Для индустриального общества характерен высокий уро­вень развития промышленного производства, ориентирован­ного на массовый выпуск товаров длительного пользования (например, автомобилей, холодильников, телевизоров, ви­деомагнитофонов, пылесосов и многих тысяч других пред­метов). Основанием для перехода к индустриальному обществу является научно-техническая революция, привед­шая к последовательности технических нововведений в про­изводстве и управлении. В свою очередь это привело к изменению характера самого производства и к преобразо­ванию всей общественной структуры, начиная с форм по­ведения и социального общения и кончая рационализацией мышления в целом.

Прежде всего, авторы рассматриваемых концепций от­мечают, что в индустриальном обществе производство пол­ностью становится товарным. Это означает, что вместо привычных целей изготовления производителями продуктов для своего собственного потребления оно уже всецело со­риентировано на максимальную отдачу, на получение при­былей. Основой организации такого производства выступают капитал и труд.

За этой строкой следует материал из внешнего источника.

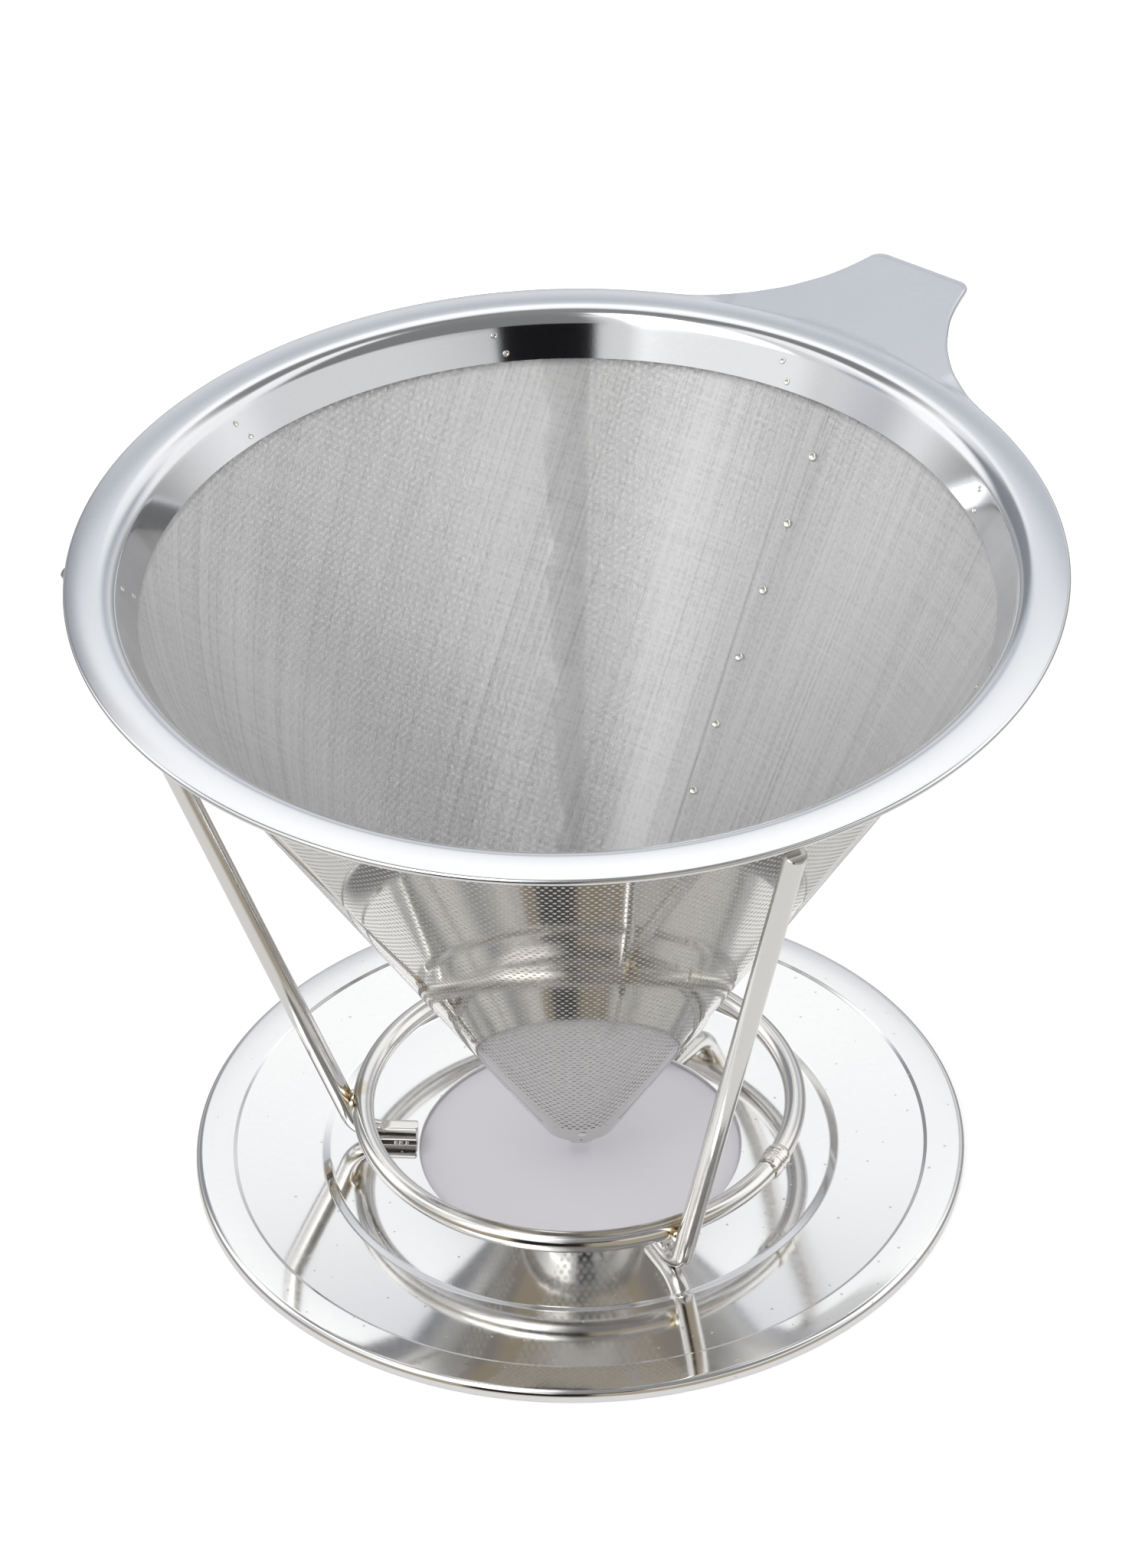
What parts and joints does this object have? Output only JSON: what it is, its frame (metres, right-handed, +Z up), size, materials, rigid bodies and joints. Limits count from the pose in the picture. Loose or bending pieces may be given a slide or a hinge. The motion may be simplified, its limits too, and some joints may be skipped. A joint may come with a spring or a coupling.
{
  "type": "pour over dripper",
  "caption": "Cone-shaped metal coffee filter with a flanged rim and a flat handle tab, hung in a wire-legged stand on a round pressed base with a drip hole.",
  "frame": {"origin": "centre of the drip hole, in the plane of the base plate's underside", "axes": "+Z up along the axis of the cone and the base; +X to the right of the front view and -Y to the front; the handle points between +X and +Y"},
  "size_m": [0.1256, 0.1317, 0.0936],
  "materials": {
    "satin_steel": "fine satin",
    "woven_mesh": "fine plain weave",
    "perforated_steel": "bright sheet with small staggered round holes",
    "polished_steel": "bright polished",
    "wire_steel": "polished drawn wire",
    "weld": "cooled weld metal with a light heat tint"
  },
  "bodies": {
    "stand": {"base_plate": "polished_steel", "leg_left": "wire_steel", "leg_front": "wire_steel", "leg_back": "wire_steel", "lower_ring": "wire_steel", "ring_butt_weld": "weld", "leg_ring_welds": "weld", "foot_welds": "weld"},
    "filter": {"rim": "satin_steel", "rim_spot_welds": "weld", "mesh_cone": "woven_mesh", "mesh_seam_welds": "weld", "outer_panel_front": "perforated_steel", "outer_panel_right": "perforated_steel", "outer_panel_left": "perforated_steel", "tip_cap": "polished_steel", "tip_spot_welds": "weld"}
  },
  "joints": [
    {"name": "filter_lift", "type": "slide", "parent": "stand", "child": "filter", "axis": [0, 0, 1], "range_m": [0, 0.1]}
  ]
}
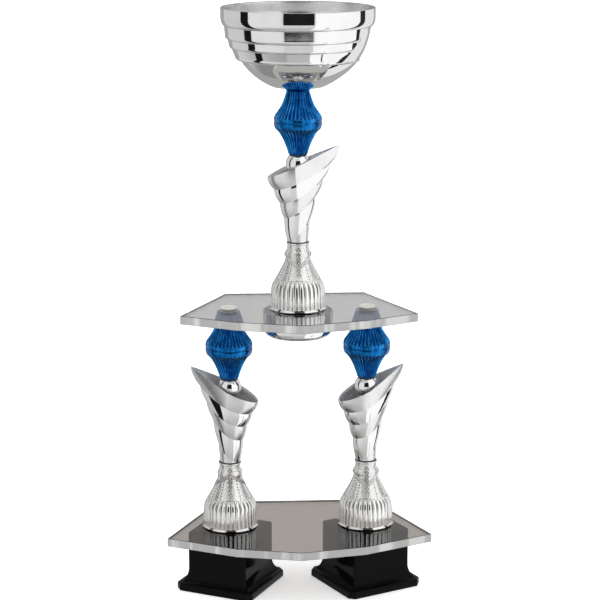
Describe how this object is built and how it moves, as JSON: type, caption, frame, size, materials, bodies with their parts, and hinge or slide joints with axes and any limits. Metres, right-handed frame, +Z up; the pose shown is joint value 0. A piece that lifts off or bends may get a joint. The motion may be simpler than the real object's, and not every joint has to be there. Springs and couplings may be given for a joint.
{
  "type": "column trophy",
  "caption": "Column trophy: twin fluted columns on square plinths hold clear shelves and an upper column with an open chrome bowl.",
  "frame": {"origin": "centre of the bounding box's underside, on the surface the trophy stands on", "axes": "+Z up through the three columns, the front of the trophy faces -Y and +X is its right as seen from the front"},
  "size_m": [0.248, 0.151, 0.5485],
  "materials": {
    "chrome_bowl": "polished plated sheet metal, satin grey inside",
    "chrome_bell": "metallised plastic, fluted skirt, hammered cone and cast garland",
    "chrome_torch": "metallised plastic, polished outside, satin grey inside",
    "chrome_knob": "mirror polished metallised plastic",
    "chrome_dome": "mirror polished plated cup",
    "blue_spindle": "streaky translucent blue lacquer over metallised plastic, satin gloss",
    "blue_seat": "streaky translucent blue lacquer over metallised plastic, satin gloss",
    "black_plinth": "polished black moulding",
    "clear_shelf": "clear acrylic sheet with polished edges",
    "cream_cap": "pale moulded plastic",
    "steel_hardware": "zinc-plated steel",
    "cast_weight": "rough cast"
  },
  "bodies": {
    "root": {"left_plinth": "black_plinth", "left_plinth_weight": "cast_weight", "left_rod_washer": "steel_hardware", "left_rod_nut": "steel_hardware", "left_rod": "steel_hardware", "left_cap_nut": "cream_cap", "right_plinth": "black_plinth", "right_plinth_weight": "cast_weight", "right_rod_washer": "steel_hardware", "right_rod_nut": "steel_hardware", "right_rod": "steel_hardware", "right_cap_nut": "cream_cap", "left_bell": "chrome_bell", "left_torch": "chrome_torch", "left_knob": "chrome_knob", "left_spindle_lower_half": "blue_spindle", "left_spindle_upper_half": "blue_spindle", "right_bell": "chrome_bell", "right_torch": "chrome_torch", "right_knob": "chrome_knob", "right_spindle_lower_half": "blue_spindle", "right_spindle_upper_half": "blue_spindle", "upper_bell": "chrome_bell", "upper_torch": "chrome_torch", "upper_knob": "chrome_knob", "upper_spindle_lower_half": "blue_spindle", "upper_spindle_upper_half": "blue_spindle", "lower_shelf": "clear_shelf", "upper_shelf": "clear_shelf", "under_dome": "chrome_dome", "upper_rod": "steel_hardware", "upper_rod_washer": "steel_hardware", "upper_rod_nut": "steel_hardware", "bowl_seat": "blue_seat", "bowl": "chrome_bowl", "bowl_washer": "steel_hardware", "bowl_nut": "steel_hardware"}
  },
  "joints": []
}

Это предопределяет и новую социальную структуру индустриального общества, в которой доминиру­ющее» положение занимают финансово-предприниматель­ские слои — банкиры, бизнесмены, торговцы. С концентрацией рабочих в местах производства связано скрытое или даже открытое противоречие между наемными работниками и нанимателями, между пролетариями и пред­принимателями, или капиталистами.

Наиболее существенными изменениями при переходе от традиционного к индустриальному обществу являются унич­тожение сословных привилегий, стирание наследственных социальных различий, становление равных гражданских прав и свобод. Власть здесь 'приобретает централизованный характер, развиваются демократические формы правления, а традиция как регулятор общественных отношений все больше уступает место писаному закону, правовым нормам.

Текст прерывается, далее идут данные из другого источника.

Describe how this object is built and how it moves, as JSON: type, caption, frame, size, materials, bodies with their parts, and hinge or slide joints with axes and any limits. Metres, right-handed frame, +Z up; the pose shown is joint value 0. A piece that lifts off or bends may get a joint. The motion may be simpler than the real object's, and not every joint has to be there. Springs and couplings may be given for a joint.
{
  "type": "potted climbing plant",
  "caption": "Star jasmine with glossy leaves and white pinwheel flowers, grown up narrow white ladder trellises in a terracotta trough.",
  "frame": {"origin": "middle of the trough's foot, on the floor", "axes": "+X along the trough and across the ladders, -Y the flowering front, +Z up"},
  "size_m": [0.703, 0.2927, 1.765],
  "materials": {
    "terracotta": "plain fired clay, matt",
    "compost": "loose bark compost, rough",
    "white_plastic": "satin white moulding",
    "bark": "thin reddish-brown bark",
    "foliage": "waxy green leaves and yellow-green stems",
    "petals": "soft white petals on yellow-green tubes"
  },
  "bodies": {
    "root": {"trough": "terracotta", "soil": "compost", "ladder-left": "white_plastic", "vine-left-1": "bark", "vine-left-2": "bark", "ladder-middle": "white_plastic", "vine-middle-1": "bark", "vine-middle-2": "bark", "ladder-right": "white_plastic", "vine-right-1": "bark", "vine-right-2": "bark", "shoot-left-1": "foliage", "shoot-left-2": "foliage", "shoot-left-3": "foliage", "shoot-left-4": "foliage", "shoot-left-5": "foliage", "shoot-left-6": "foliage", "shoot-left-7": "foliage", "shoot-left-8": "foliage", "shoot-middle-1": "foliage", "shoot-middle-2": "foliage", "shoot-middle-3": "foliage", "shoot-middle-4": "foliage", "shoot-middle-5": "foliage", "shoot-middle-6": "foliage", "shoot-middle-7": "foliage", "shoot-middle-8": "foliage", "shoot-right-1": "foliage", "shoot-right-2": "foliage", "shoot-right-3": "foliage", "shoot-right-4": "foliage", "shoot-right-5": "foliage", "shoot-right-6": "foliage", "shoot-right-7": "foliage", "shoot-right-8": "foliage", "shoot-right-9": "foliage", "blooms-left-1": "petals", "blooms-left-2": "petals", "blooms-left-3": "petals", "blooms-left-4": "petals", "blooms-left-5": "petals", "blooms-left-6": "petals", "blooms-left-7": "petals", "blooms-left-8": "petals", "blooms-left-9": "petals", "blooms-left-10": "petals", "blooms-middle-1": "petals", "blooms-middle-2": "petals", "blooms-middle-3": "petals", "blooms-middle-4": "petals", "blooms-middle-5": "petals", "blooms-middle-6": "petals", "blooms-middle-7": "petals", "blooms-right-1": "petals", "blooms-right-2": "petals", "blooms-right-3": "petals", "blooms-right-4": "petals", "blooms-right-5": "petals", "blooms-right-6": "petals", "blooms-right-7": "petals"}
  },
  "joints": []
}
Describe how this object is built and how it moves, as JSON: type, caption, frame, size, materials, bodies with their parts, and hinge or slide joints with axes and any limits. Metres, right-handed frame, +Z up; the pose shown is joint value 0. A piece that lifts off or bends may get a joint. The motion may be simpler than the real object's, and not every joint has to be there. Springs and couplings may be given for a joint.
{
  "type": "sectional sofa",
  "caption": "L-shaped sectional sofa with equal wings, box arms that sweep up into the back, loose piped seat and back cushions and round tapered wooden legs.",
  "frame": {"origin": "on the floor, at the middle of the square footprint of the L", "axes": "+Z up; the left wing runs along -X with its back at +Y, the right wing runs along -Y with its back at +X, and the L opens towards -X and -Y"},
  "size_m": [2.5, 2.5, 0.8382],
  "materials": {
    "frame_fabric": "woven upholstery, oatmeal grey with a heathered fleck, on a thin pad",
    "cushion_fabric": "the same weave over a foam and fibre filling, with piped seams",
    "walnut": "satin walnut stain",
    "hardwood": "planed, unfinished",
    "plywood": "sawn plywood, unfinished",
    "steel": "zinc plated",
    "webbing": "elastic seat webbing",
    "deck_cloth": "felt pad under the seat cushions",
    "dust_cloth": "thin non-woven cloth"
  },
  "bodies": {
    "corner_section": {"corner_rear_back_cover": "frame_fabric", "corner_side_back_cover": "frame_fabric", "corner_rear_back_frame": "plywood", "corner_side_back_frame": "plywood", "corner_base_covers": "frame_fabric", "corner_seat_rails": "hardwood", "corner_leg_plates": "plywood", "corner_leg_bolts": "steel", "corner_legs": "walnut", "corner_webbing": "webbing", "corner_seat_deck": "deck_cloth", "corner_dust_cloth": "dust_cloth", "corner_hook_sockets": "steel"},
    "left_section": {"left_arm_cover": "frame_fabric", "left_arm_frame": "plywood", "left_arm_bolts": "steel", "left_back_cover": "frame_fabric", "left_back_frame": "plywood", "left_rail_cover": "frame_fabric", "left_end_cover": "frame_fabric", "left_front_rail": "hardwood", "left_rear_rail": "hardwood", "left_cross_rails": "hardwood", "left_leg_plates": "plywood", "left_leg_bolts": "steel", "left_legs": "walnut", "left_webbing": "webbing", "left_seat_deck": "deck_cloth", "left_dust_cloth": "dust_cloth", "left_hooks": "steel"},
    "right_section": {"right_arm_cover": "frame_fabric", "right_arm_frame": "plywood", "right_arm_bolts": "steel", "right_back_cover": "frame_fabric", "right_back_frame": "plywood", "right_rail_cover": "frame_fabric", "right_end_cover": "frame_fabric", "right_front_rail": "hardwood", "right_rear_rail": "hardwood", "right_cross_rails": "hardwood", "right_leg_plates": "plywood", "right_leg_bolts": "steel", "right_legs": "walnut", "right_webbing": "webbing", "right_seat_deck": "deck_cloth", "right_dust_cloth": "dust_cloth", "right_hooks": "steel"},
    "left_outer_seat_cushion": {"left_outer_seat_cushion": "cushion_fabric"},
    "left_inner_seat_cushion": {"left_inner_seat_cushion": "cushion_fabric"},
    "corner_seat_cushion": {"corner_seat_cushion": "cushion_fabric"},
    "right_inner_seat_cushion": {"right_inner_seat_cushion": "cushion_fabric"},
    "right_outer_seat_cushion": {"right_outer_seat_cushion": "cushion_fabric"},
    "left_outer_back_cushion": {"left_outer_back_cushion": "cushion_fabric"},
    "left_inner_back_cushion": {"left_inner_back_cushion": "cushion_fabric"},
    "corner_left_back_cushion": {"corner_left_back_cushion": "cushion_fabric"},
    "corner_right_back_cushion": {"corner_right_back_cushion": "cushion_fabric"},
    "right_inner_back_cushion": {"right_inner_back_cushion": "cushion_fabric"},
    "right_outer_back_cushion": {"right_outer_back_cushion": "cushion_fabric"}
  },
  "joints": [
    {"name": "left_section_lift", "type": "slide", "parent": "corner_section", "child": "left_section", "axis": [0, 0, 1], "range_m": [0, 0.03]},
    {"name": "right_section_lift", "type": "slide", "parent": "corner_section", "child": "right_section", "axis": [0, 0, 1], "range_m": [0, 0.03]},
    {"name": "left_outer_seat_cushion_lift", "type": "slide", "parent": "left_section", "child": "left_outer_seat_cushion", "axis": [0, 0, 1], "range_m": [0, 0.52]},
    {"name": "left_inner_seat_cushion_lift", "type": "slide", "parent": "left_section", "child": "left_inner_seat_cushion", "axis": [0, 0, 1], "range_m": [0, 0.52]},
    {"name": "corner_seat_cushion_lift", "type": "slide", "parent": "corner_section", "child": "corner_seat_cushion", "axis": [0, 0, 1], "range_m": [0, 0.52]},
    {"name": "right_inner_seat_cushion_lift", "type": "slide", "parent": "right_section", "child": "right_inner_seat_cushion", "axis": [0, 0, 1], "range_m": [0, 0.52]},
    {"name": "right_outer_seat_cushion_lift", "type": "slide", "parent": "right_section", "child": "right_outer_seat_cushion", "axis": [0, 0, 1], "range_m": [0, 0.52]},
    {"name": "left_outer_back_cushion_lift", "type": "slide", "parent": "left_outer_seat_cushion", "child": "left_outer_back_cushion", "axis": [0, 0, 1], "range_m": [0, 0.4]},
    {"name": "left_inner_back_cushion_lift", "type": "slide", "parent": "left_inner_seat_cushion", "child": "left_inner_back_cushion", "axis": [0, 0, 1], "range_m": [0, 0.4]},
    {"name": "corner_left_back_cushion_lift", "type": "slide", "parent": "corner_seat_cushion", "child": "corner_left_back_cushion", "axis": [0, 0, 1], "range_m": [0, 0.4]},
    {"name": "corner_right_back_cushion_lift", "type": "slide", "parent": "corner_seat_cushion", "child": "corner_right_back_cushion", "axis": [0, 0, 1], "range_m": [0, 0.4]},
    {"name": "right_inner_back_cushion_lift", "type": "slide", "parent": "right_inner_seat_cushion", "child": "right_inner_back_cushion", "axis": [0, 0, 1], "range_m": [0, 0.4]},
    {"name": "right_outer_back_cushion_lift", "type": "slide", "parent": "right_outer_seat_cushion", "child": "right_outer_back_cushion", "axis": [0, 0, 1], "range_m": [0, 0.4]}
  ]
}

Концепция постиндустриального общества развивает вышеизложенные идеи с учетом новейших изменений жизни развитых стран. В этой концепции утверждается, что в зависимости от уровня развития техники в обществе последовательно преобладают сначала «первичная» сфера эко­номической деятельности — сельское хозяйство, затем «вто­ричная» — промышленность, а после нее выдвигается «третичная» — сфера услуг. Как считает Д. Белл, самым существенным признаком перехода от индустриальной к постиндустриальной стадии общественного развития явля­ется сдвиг в формах деятельности индивида, выражающийся в перемещении таковых из сферы промышленности в сферу услуг, а также в усилении акцентов на теоретических исследованиях в области экономических открытий и в го­сударственном устройстве.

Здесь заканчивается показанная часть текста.